Mohon tunggu...
Anisya Shifa
Anisya Shifa Mohon Tunggu... Mahasiswa Universitas Airlangga

Ikhtiar semaksimalnya, tawakkal seleganya

Selanjutnya

Tutup

Pendidikan

Konflik Hijau di Raja Ampat: Pertambangan Nikel dan Tantangan Aksi Iklim

25 Agustus 2025   22:36 Diperbarui: 25 Agustus 2025   22:36 64
+
Laporkan Konten
Laporkan Akun
Kompasiana adalah platform blog. Konten ini menjadi tanggung jawab bloger dan tidak mewakili pandangan redaksi Kompas.
Lihat foto
Pendidikan. Sumber ilustrasi: PEXELS/McElspeth

Sustainable Development Goals (SGDs) ke-13: Climate Action  menyerukan agar semua negara untuk segera mengambil tindakan nyata untuk menghadapi perubahan iklim dan dampaknya. Indonesia, negara dengan cadangan nikel terbesar di dunia, memandang pengembangan industri nikel sebagai kontribusi langsung terhadap tujuan ini, karena nikel digunakan sebagai bahan utama baterai dalam kendaraan listrik yang diharapkan mampu mengurangi emisi karbon global.

            Namun, di balik ambisi tersebut muncul konflik besar, yaitu eksploitasi nikel yang justru menimbulkan kerusakan lingkungan yang bertentangan dengan tujuan SDGs 13. Deforestasi, pencemaran laut, dan degradasi lingkungan akibat pertambangan nikel telah terjadi di Sulawesi, dan kini mengancam Raja Ampat yang merupakan sebuah wilayah dengan status konservasi dunia yang sangat penting.

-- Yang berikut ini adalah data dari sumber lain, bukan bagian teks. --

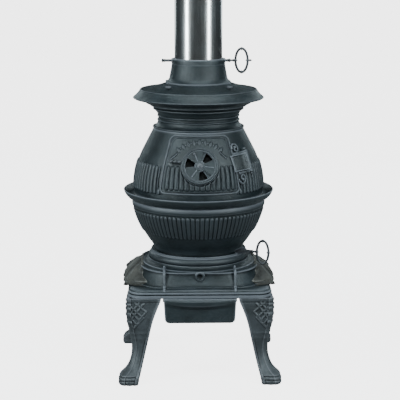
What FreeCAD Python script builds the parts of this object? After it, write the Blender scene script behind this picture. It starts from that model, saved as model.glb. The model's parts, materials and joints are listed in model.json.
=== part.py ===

            Konflik ini menunjukkan paradoks yang cukup signifikan dalam implementasi SDGs 13 di Indonesia. Di satu sisi, nikel sangat dibutuhkan untuk mempercepat transisi energi bersih dan menekan emisi. Tetapi di sisi lain, praktik penambangan yang tidak berkelanjutan justru memperparah krisis iklim dan mengancam keanekaragaman hayati. Oleh karena itu, konflik pertambangan nikel di Raja Ampat adalah masalah penting yang harus segera diselesaikan jika Indonesia ingin benar-benar sejalan dengan spirit SDGs 13, yakni aksi iklim yang berkeadilan, berkelanjutan, dan berpihak pada generasi mendatang.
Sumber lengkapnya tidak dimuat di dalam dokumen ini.